ROBUSTNESS, PORTABILITY, AND SCALABILITY 
LANGUAGE SYSTEMS 
Ralph Weischedel 
BBN Systems and Technologies 
10 Moulton St. 
Cambridge, MA 02138 
OF NATURAL 
OBJECTIVE 
In the DoD, every unit, from the smallest to the largest, 
communicates through messages. Messages are 
fundamental in command and control, in intelligence 
analysis, and in planning and replanning. Our objective is 
to create algorithms that will 
1) robustly process open source text, 
identifying relevant messages, and updating a 
data base based on the relevant messages; 
b) reduce the effort required in porting natural 
language (NL) message processing software 
to a new domain from months to weeks; and 
c) be scalable to broad domains with 
vocabularies of tens of thousands of words. 
APPROACH 
Our approach is to apply probabilistic language models and 
training over large corpora in all phases of natural language 
processing. This new approach will enable systems to 
adapt to both new task domains and linguistic expressions 
not seen before by semi-automatically acquiring 1) a 
domain model, 2) facts required for semantic processing, 3) 
grammar rules, 4) information about new words, 5) 

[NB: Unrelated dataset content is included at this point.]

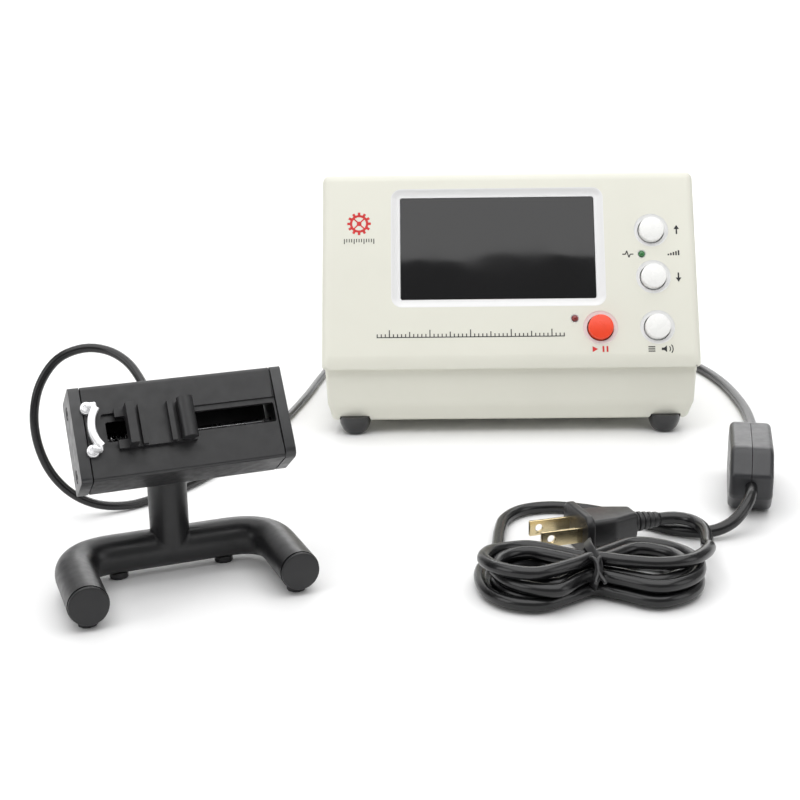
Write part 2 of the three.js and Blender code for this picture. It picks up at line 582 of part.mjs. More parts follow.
function makeHeadInsides(body) {
  const reach = HEAD.length / 2 - CAP + 1.6;
  part(body, "guide_rod", bar([-reach, 3, 0], [reach, 3, 0], 1.45, 8), steel);
  const turns = 4;
  const from = -HEAD.length / 2 + CAP + 0.8;
  const to = SLIDER.left + 8 - 0.8;
  const points = [];
  for (let i = 0; i <= turns * 8; i += 1) {
    const angle = (i * Math.PI) / 4;
    const x = from + ((to - from) * i) / (turns * 8);
    points.push([x, 3 + 2.9 * Math.cos(angle), 2.9 * Math.sin(angle)]);
  }
  part(body, "slider_spring", tubeAlong(points, 0.4, 5, turns * 8), steel);
  part(body, "piezo_disc", bar([-30.5, -4.6, -10.5], [-30.5, -3.2, -10.5], 4, 12), brass);
}

// ---- cable and mains lead -----------------------------------------------------------------

function makeCords(parent) {
  const pin = bar([SOCKET_X, 101, REAR_Z], [SOCKET_X, 112.4, REAR_Z], 3, 8);
  const grip = bar([SOCKET_X, 112, REAR_Z], [SOCKET_X, 132, REAR_Z], 5.2, 12);
  const boot = bar([SOCKET_X, 131.8, REAR_Z], [SOCKET_X, 143, REAR_Z], 4, 10, 2.6);
  part(parent, "microphone_plug", join(pin, grip, boot), blackRubber);
  part(parent, "microphone_cable", tubeAlong(CABLE_ROUTE, CABLE_RADIUS, 8, 52), leadJacket);
  part(parent, "mains_lead_upper", tubeAlong(LEAD_TO_SWITCH, LEAD_RADIUS, 8, 24), leadJacket);
  part(parent, "mains_lead_lower", tubeAlong(LEAD_TO_BUNDLE, LEAD_RADIUS, 8, 18), leadJacket);
  part(parent, "mains_lead_end", tubeAlong(LEAD_TO_PLUG, LEAD_RADIUS, 8, 8), leadJacket);
  makeBundle(parent);
  makeInlineSwitch(parent);
  makePlug(parent);
}

// The tied bundle is one solid of its outer shape: a long loop with round ends.
function makeBundle(parent) {
  const { length, width, height } = BUNDLE;
  const r = width / 2;
  const reach = length / 2 - r;
  const outline = new THREE.Shape();
  outline.absarc(reach, 0, r, -Math.PI / 2, Math.PI / 2, false);
  outline.absarc(-reach, 0, r, Math.PI / 2, (3 * Math.PI) / 2, false);
  outline.closePath();
  const solid = drawOut(outline, height - 2 * TABLE, 6).translate(0, 0, TABLE);
  const group = new THREE.Group();
  group.position.set(BUNDLE.x, BUNDLE.y, 0);
  group.rotation.z = BUNDLE.turn;
  parent.add(group);
  part(group, "mains_lead_bundle", solid, leadJacket);
}

// A rocker switch in the lead: two shells held by two screws, with the rocker on one face.
function makeInlineSwitch(parent) {
  const { length, height, depth } = SWITCH;
  const group = new THREE.Group();
  group.position.set(SWITCH.x, SWITCH.y, SWITCH.z);
  group.rotation.z = SWITCH.turn;
  parent.add(group);
  const outline = roundedOutline(
    [
      [-length / 2, -5], [-length / 3, -height / 2], [length / 3, -height / 2], [length / 2, -5],
      [length / 2, 5], [length / 3, height / 2], [-length / 3, height / 2], [-length / 2, 5],
    ],
    [2, 6, 6, 2, 2, 6, 6, 2],
  );
  const shell = (y0, y1) => drawOut(outline, y1 - y0, 3).rotateX(Math.PI / 2).translate(0, y1, 0);
  const leadWay = bar([-40, 0, 0], [40, 0, 0], LEAD_RADIUS + 0.35, 10);
  const cavity = block([-length / 4, -depth / 2 + 2, -8], [length / 4, depth / 2 - 2, 8]);
  const rockerHole = block([-7.6, 4, -4.6], [7.6, 12, 4.6]);
  const screwHoles = [-1, 1].map((s) => bar([s * 18, -12, s * 5], [s * 18, 7, s * 5], 1.3, 8));
  const sinks = [-1, 1].map((s) => bar([s * 18, -12, s * 5], [s * 18, -depth / 2 + 2.4, s * 5], 2.4, 10));
  const back = cut(shell(-depth / 2, -GAP / 2), leadWay, cavity, ...screwHoles, ...sinks);
  const front = cut(shell(GAP / 2, depth / 2), leadWay, cavity, rockerHole, ...screwHoles);
  part(group, "switch_shell_back", back, leadJacket);
  part(group, "switch_shell_front", front, leadJacket);
  const drum = bar([0, 1.2, -4.2], [0, 1.2, 4.2], 8.6, 20);
  const rocker = toSolid(drum).intersect(toSolid(block([-6.8, 4.7, -4.2], [6.8, 9.8, 4.2])));
  const tipped = toGeometry(rocker).translate(0, -1.2, 0).rotateZ(ROCKER_TIP).translate(0, 1.2, 0);
  part(group, "switch_rocker", tipped, blackRubber);
  [-1, 1].forEach((s, i) => {
    const head = bar([s * 18, -depth / 2 + 0.6, s * 5], [s * 18, -depth / 2 + 2.1, s * 5], 2, 10);
    const shank = bar([s * 18, -depth / 2 + 2, s * 5], [s * 18, 5, s * 5], 0.9, 6);
    part(group, `switch_screw_${i + 1}`, join(head, shank), steel);
  });
}

// A two-blade mains plug. Its lead enters at the group's origin, and the blades point along +X.
function makePlug(parent) {
  const group = new THREE.Group();
  group.position.set(PLUG.x, PLUG.y, PLUG.z);
  group.rotation.z = PLUG.turn;
  parent.add(group);
  const relief = bar([0.3, 0, 0], [13, 0, 0], 3.1, 12, 4.4);
  const grooves = [3, 6, 9].map((x) =>
    cut(bar([x, 0, 0], [x + 1.2, 0, 0], 7, 8), bar([x - 1, 0, 0], [x + 3, 0, 0], 2.9, 8)),
  );
  const outline = roundedOutline(
    [[12, -6.5], [30, -8.5], [34, -8.5], [34, 8.5], [30, 8.5], [12, 6.5]],
    [2, 2, 0.5, 0.5, 2, 2],
  );
  const grip = drawOut(outline, 11, 2).translate(0, 0, -5.5);
  const flange = plate(17, 25, 4, 0, 3.4).rotateZ(-Math.PI / 2).rotateX(Math.PI / 2).translate(33, 0, 0);
  const slots = [-1, 1].map((s) => block([32, s * 6.35 - 1, -3.5], [38, s * 6.35 + 1, 3.5]));
  part(group, "plug_body", cut(join(cut(relief, ...grooves), grip, flange), ...slots), leadJacket);
  for (const [s, name] of [[-1, "near"], [1, "far"]]) {
    const blade = block([32.4, s * 6.35 - 0.7, -3.15], [53.5, s * 6.35 + 0.7, 3.15]);
    const hole = bar([49.5, s * 6.35 - 2, 0], [49.5, s * 6.35 + 2, 0], 1.6, 10);
    part(group, `plug_blade_${name}`, cut(blade, hole), brass);
  }
}

// ---- assembly -----------------------------------------------------------------------------

const timegrapher = new THREE.Group();
const layout = new THREE.Group();
timegrapher.add(layout);
const consoleGroup = new THREE.Group();
const stand = new THREE.Group();
stand.position.set(STAND.x, STAND.y, 0);
stand.rotation.z = STAND.turn;
layout.add(consoleGroup, stand);

makeCover(consoleGroup);
makeBase(consoleGroup);
makeFeet(consoleGroup);
makeScrews(consoleGroup);
makeFrontPanelPieces(consoleGroup);
makeInsides(consoleGroup);
makeRearFittings(consoleGroup);
makeStandBase(stand);
makeKnuckle(stand);
makeHead(stand);

// The origin is the middle of the footprint, without the cords and what is on them.
timegrapher.updateMatrixWorld(true);
const footprint = new THREE.Box3().setFromObject(layout, true);
makeCords(layout);
const middle = footprint.getCenter(new THREE.Vector3());
layout.position.set(-middle.x, -middle.y, 0);

export default timegrapher;
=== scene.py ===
import math

import bmesh
import bpy
from mathutils import Matrix, Vector
from mathutils.noise import noise


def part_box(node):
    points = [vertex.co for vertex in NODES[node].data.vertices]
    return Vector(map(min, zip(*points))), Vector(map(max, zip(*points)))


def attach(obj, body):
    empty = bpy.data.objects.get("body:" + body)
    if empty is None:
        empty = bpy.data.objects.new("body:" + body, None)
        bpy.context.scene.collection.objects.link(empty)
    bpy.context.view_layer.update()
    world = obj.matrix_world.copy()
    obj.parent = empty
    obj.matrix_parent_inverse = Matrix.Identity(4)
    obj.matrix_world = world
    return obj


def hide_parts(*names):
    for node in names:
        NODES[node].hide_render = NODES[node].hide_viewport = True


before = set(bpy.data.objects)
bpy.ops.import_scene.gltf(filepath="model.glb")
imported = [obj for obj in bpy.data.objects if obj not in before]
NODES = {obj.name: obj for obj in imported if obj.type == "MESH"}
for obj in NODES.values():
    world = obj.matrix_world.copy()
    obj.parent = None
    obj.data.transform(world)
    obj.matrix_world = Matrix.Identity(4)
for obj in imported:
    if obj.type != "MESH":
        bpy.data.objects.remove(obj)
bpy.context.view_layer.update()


# ---- where things are ---------------------------------------------------------------------------
# Local frames are in millimetres. x = 0 is the case's middle, y = 0 the panel's lower front edge.

MM = 0.001
PLINTH_SETBACK = 3.5  # how far the plinth's front stands behind the panel's lower edge
base_low, base_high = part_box("case_base")
ORIGIN = Vector(((base_low.x + base_high.x) / 2, base_low.y - PLINTH_SETBACK * MM, 0))
PANEL_TILT = math.atan2(45, 88)  # the panel goes back 45 mm over a rise of 88 mm

PANEL_FOOT = 39  # height of the panel's lower edge
PANEL_TOP_Y = 45.26  # how far back its upper edge lies
ROOF_FRONT, ROOF_REAR = 127.5, 120
HALF_WIDTH, DEPTH = 95, 110
SEAM = 35.5  # where the cover meets the plinth
REAR_FITTING_X, REAR_FITTING_Z = 76, 22  # the lead on the right, the cable on the left
LEG_X, TUBE_Z, TUBE_RADIUS = 38.6, 9.5, 7.5


def at(x, y, z, turn=0):
    spot = ORIGIN + Vector((x, y, z)) * MM
    return Matrix.Translation(spot) @ Matrix.Rotation(math.radians(turn), 4, "Z")


def moved(base, x, y, z):
    return base @ Matrix.Translation(Vector((x, y, z)) * MM)


def turned(base, degrees, axis):
    return base @ Matrix.Rotation(math.radians(degrees), 4, axis)


CASE_FRAME = at(0, 0, 0)
PANEL_FRAME = at(0, 0, PANEL_FOOT) @ Matrix.Rotation(-PANEL_TILT, 4, "X")
STAND_FRAME = at(-142.7, -165.4, 0, 22.5)
PIVOT_FRAME = moved(STAND_FRAME, 0, 3, 48)
HEAD_FRAME = moved(turned(PIVOT_FRAME, -33, "X"), 3.9, -18.25, 1.3)
SWITCH_FRAME = at(98.9, -88, 14.2, -102)
BUNDLE_FRAME = at(17, -187, 0, 4)
PLUG_FRAME = at(50.5, -138.6, 8.6, 197)

# ---- camera -------------------------------------------------------------------------------------

CAMERA_SPOT = (-45.04, -648.57, 205.54)
LENS = 60.35
PAN, DOWN, ROLL = math.radians(-0.95), math.radians(15.97), math.radians(-0.77)
forward = Vector((math.sin(PAN) * math.cos(DOWN), math.cos(PAN) * math.cos(DOWN), -math.sin(DOWN)))
level = Vector((math.cos(PAN), -math.sin(PAN), 0))
upright = level.cross(forward)
right = level * math.cos(ROLL) + upright * math.sin(ROLL)
up = upright * math.cos(ROLL) - level * math.sin(ROLL)

camera = bpy.data.objects.new("camera", bpy.data.cameras.new("camera"))
bpy.context.scene.collection.objects.link(camera)
camera.data.sensor_width = 36
camera.data.lens = LENS
camera.data.clip_start = 0.01
camera.data.clip_end = 50
camera_turn = Matrix((right, up, -forward)).transposed().to_4x4()
camera.matrix_world = Matrix.Translation(at(*CAMERA_SPOT).translation) @ camera_turn
bpy.context.scene.camera = camera

# ---- cords --------------------------------------------------------------------------------------

LINE_STEP = 0.0025  # metres between two points of a cord's line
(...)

probability models on frequency of occurrence, and 6) rules 
for mapping from semantic representation to application 
structure. 
For instance, a statistical model of categories of words will 
enable systems to predict the most likely category of a 
word never encountered by the system before and to focus 
on its most likely interpretation in context, rather than 
skipping the word or considering all possible 
interpretations. Markov modelling techniques will be used 
for this problem. 
In an analogous way, statistical models of language will be 
developed and applied at the level of syntax (form), at the 
level of semantics (content), and at the contextual level 
(meaning and impact). 
RECENT RESULTS 
Achieved performance levels in MUC-3 of identification of 
over 40% of the data present ("recall") with an accuracy 
above 50% ("precision"). (Only one quarter of the systems 
in MUC-3 achieved comparable performance; we achieved 
this performance with half a person-year of effort to move 
to this domain, much less than the labor invested by the 
other top performing groups.) 
Distributed POST, our software for statistically labelling 
words in text, to several other DARPA contractors (New 
York University, Syracuse University, and the University 
of Chicago). 
Ported our PLUM message processing system to a class of 
long range air messages in only seven person-weeks. 
PLANS FOR THE COMING YEAR 
Create automated procedures for the syntactic training of 
NL systems, both to improve system performance and to 
reduce human effort in porting the NL system to a new 
domain. 
Create automated procedures for semantic training. 
Develop strategies for automatically inferring a domain 
model from a corpus, a task which is highly labor- 
intensive in today's technology. 
Create a probabilistic model for predicting the most likely 
(partial) interpretations of a novel form or errorful input, 
both of which are significant challenges to current 
technology. 
465